Material for this task:

★ ★ ★

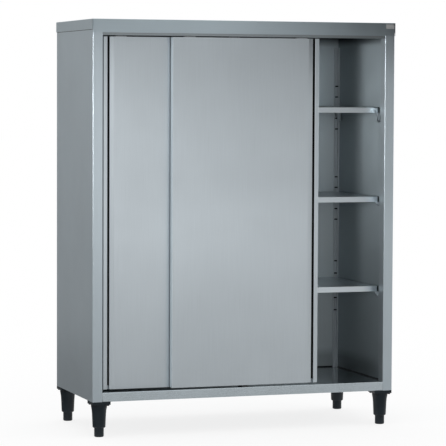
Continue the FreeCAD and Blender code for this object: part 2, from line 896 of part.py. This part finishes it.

★ ★ ★

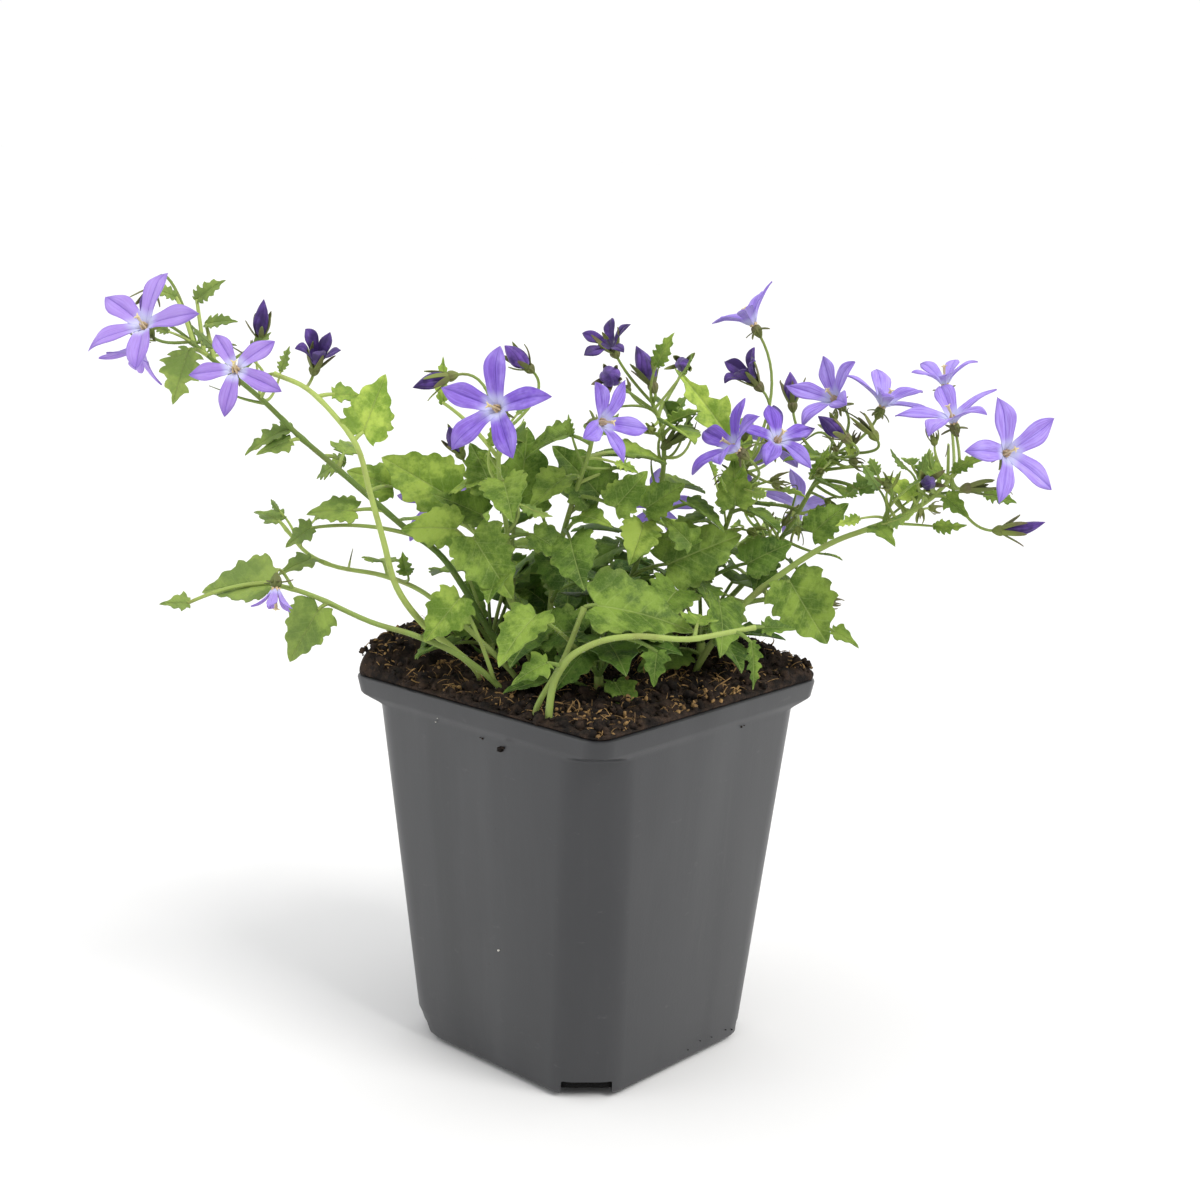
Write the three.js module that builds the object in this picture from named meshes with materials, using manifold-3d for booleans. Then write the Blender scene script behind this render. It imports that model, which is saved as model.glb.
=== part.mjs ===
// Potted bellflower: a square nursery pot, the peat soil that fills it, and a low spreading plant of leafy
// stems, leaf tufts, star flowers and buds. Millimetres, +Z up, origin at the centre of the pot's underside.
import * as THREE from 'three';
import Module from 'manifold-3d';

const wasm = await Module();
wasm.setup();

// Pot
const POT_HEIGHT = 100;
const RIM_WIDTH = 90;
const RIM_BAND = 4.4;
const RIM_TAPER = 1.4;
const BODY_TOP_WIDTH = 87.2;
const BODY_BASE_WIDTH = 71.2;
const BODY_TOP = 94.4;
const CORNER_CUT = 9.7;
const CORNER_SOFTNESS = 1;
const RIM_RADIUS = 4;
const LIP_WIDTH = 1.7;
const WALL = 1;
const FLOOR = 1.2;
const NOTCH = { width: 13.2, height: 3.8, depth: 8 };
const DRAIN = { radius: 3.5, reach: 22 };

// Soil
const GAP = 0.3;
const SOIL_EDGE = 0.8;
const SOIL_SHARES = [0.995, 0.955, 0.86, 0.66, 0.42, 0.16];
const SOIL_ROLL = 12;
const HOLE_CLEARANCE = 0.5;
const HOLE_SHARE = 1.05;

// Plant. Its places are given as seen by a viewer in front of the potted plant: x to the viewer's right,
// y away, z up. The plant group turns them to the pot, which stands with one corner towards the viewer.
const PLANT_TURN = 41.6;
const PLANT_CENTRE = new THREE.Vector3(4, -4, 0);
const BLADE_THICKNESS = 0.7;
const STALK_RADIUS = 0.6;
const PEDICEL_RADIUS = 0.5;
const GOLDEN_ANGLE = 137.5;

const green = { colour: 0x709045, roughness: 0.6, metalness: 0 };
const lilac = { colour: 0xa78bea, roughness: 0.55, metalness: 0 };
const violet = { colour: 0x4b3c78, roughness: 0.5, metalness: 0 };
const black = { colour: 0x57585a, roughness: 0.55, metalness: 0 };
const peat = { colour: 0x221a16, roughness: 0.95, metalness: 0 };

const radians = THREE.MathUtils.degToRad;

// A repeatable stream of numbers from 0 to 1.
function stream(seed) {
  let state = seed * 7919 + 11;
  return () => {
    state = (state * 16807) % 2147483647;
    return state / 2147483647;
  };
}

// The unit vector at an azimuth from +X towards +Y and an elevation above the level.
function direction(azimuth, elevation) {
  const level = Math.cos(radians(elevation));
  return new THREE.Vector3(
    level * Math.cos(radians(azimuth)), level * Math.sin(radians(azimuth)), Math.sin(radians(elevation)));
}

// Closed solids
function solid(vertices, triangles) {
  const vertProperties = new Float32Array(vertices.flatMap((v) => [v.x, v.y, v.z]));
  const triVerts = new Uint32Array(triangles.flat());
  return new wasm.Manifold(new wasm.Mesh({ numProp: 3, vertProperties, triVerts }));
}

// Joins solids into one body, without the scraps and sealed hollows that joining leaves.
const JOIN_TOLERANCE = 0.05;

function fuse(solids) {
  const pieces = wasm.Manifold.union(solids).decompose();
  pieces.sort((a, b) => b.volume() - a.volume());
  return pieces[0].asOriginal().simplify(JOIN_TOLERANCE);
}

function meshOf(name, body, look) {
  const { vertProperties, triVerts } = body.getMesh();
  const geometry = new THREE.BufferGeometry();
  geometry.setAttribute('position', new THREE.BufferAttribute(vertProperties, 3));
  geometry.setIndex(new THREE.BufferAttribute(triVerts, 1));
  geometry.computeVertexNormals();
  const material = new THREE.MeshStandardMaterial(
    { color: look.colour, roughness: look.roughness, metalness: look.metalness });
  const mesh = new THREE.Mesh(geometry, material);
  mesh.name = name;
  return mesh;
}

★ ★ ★

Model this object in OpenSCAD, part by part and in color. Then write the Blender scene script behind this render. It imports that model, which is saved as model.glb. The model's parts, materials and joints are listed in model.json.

★ ★ ★

Exercise brief: How many lines in the records above contain the word "model"? Give only the number.

Result: 2